Your catalytic converter could be the culprit.
One of the most common causes of a check engine light is a failed catalytic converter. The converter is the most important emissions device on your vehicle and some would argue the only true emissions component (I actually agree with them). In order to understand why it’s important, you must first understand what the catalytic converter does.
The catalytic converter chemically changes the exhaust gas to reduce pollution. All other components such as sensors, computer, etc… primarily function to control the gases that enter the converter so it can operate properly. The biggest ‘converter killer’ is engine misfires. When the engine misfires, fuel is not properly burned. Thus, pulses of rich fuel mixture can enter the catalytic converter and raise the temperature, causing reduced life or failure. Engines in need of a simple tune-up will cause an engine to misfire and you may not even know it while driving.
On most newer models, the computer detects a problem and turns the ‘check engine‘ or ‘service engine soon’ light on. Most people don’t know that there are 2 light modes:
- Light mode #1: light is on steady (no blinking)

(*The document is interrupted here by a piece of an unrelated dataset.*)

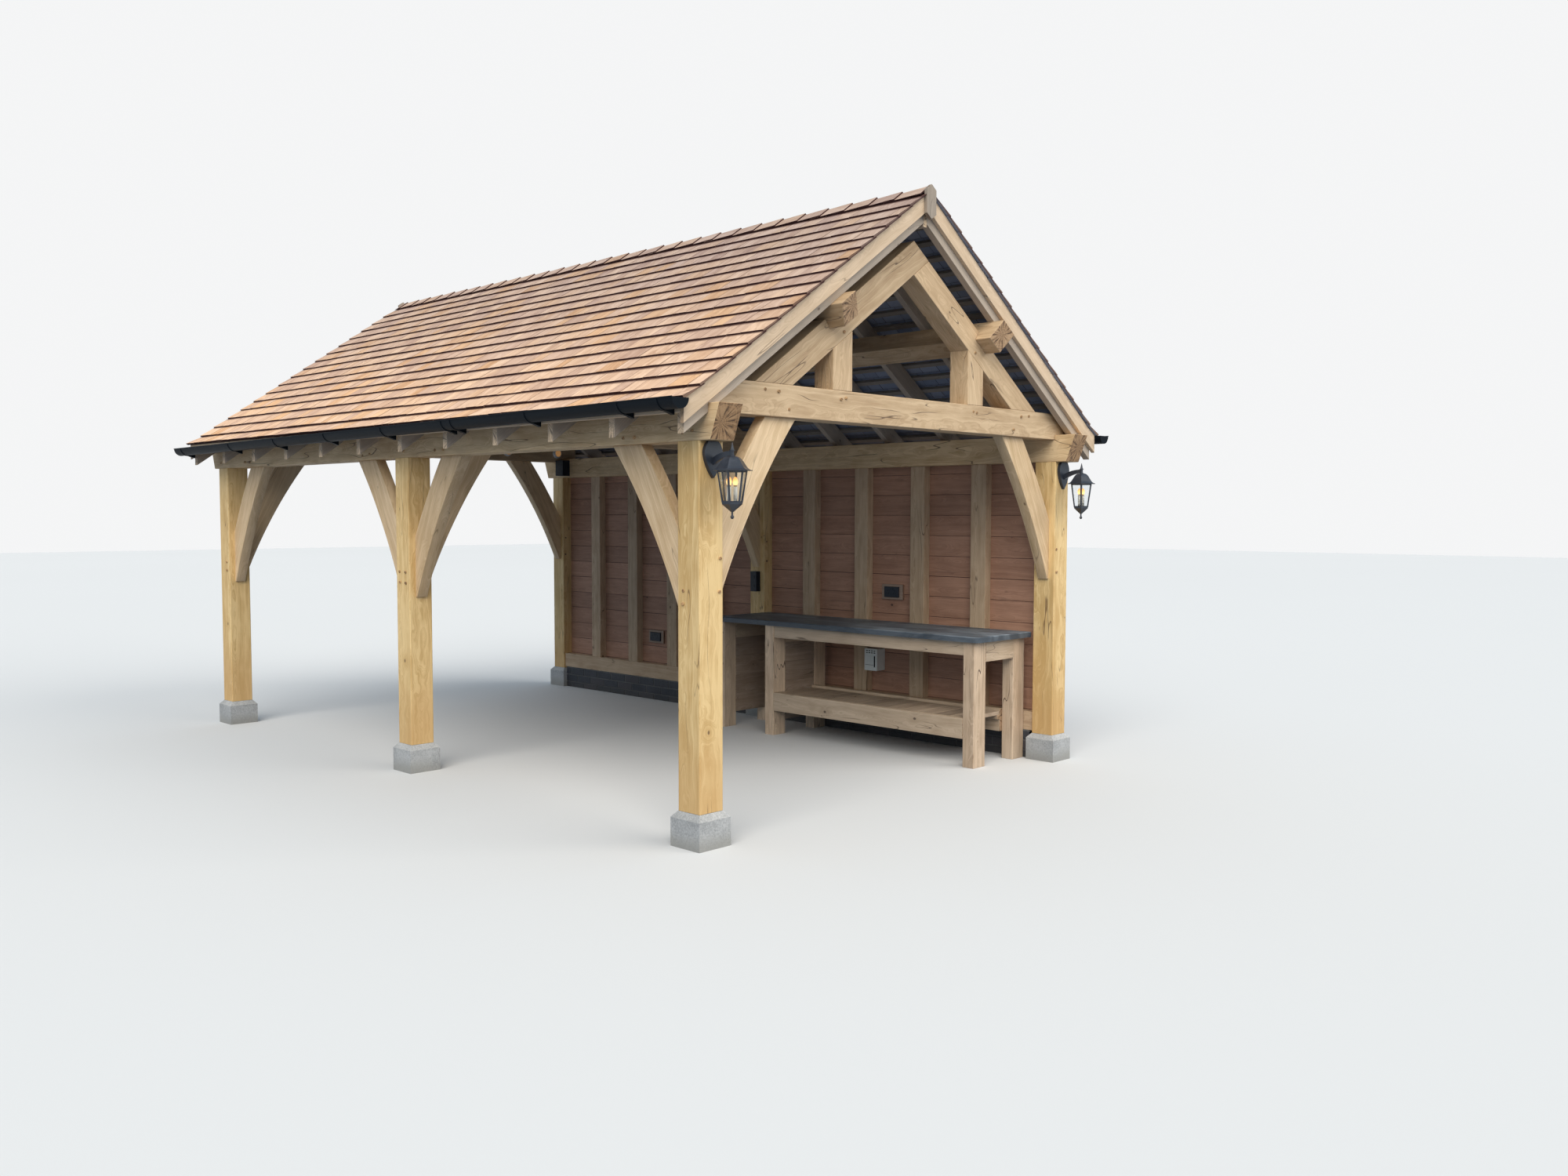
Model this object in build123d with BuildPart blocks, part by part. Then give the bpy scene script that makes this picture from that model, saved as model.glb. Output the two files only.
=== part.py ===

- Light mode #2: light blinks while engine is running
If the light is flashing, that means that whatever the computer thinks is at fault could possibly damage the converter and it is not recommended to drive the vehicle while the light is in flash mode. If the check engine light is on steady, not blinking, and it seems to be running ok, then it should be safe to drive until you can get it checked out by a reputable mechanic. It is not recommended to wait too long because the stress placed on a catalytic converter could mean the difference of being repaired to being replaced.
Make sure your shop has certified technicians who have been trained in computer diagnostics. These technicians will save you valuable time and money when looking to pinpoint your engine problems.